There should be no argument that Buffalo needs to help its many poor residents find affordable housing. The city’s renaissance can be wholly virtuous only if it ensures that rising prosperity doesn’t leave behind those who can’t otherwise afford the increasing rents.
Unfortunately, that circumstance is exactly what appears to be happening, as waiting lists appear for subsidized housing. “The market has changed here,” said David Alexander, a principal with SA+A Development, which develops affordable housing. “We have over 500 units in Buffalo, and we are 100 percent occupied. We didn’t have waiting lists before. Now we do.”
That, at least in part, is because rents are rising faster than inflation even as the census shows the number of low-income residents increasing in recent years. That’s a crisis equation, one that Buffalo needs quickly to recalibrate.
The good news is that there are several ways to begin addressing those conditions, although one of them, known as inclusionary zoning, could well threaten the city’s expansion. It’s not the best way forward.
Inclusionary zoning is a policy that requires developers of higher-end, market-rate apartment buildings to include some units that low-income people can afford. It sounds fair and its goals are surely worthy, but while the policy has had some success in areas with economic forces that are different from Buffalo’s, in this city it could have a destructive impact.
In San Francisco, or New York City, such a policy can work because populations are growing and land values – and thus rents – are high. Buffalo may be growing again, based largely on its influx of refugees, but it’s not exploding and, while land values and rents have risen here, both are still moderate compared to other cities. In addition – and critically – construction costs in Buffalo are high.
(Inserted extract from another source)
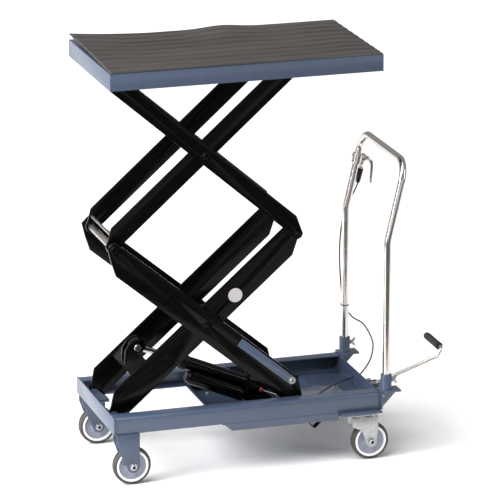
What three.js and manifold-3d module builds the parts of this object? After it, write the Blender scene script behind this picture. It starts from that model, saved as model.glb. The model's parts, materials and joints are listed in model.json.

Thus, developers pay more to build here but command rents lower than other regions, and there is no substantial population gain.
To add into that delicate balance the requirements of inclusionary zoning would almost certainly be self-defeating. Developers would look to build in other municipalities, providing less new space for everyone in the city, regardless of income.
The policy has advocates in the city but, fortunately, Mayor Byron W. Brown seems to understand the pointed threat that inclusionary zoning would pose to the city’s revival. Meanwhile, Common Council President Darius G. Pridgen, while acknowledging broad support for the policy on the Common Council, also said that developers need to be among the stakeholders involved in determining how best to move forward.
There are other possibilities. Developer Nick Sinatra, for example, acknowledged that there is “a huge demand for affordable housing not being met,” but suggested an alternative way of meeting it.
“Let’s look at ways to allow for more public funding to build new units and renovate underutilized projects,” Sinatra said, suggesting up to 15 projects of at least 100 units each in coming years. “That would make an impact,“ he said. To create a similar number of low-income units under inclusionary zoning would require more than 5,000 units in private developments. “Not happening,” he said.
He’s right. The unintended consequences of inclusionary zoning are too risky for Buffalo. If that conclusion is wrong, it may be proved in Hamburg, which recently enacted such a policy but which has no record yet to examine. Even then, Hamburg’s realties are different from those in Buffalo, the third-poorest city in the country.
It is clear that Buffalo needs to do more to meet the surging demand for housing for its low-income residents. It would be intolerable not to act as waiting lists grow and people of this city have increasing trouble finding a place to live.
But the way forward needs to be scouted out better than it has been so far. There isn’t time to delay, but time must be made to do this right.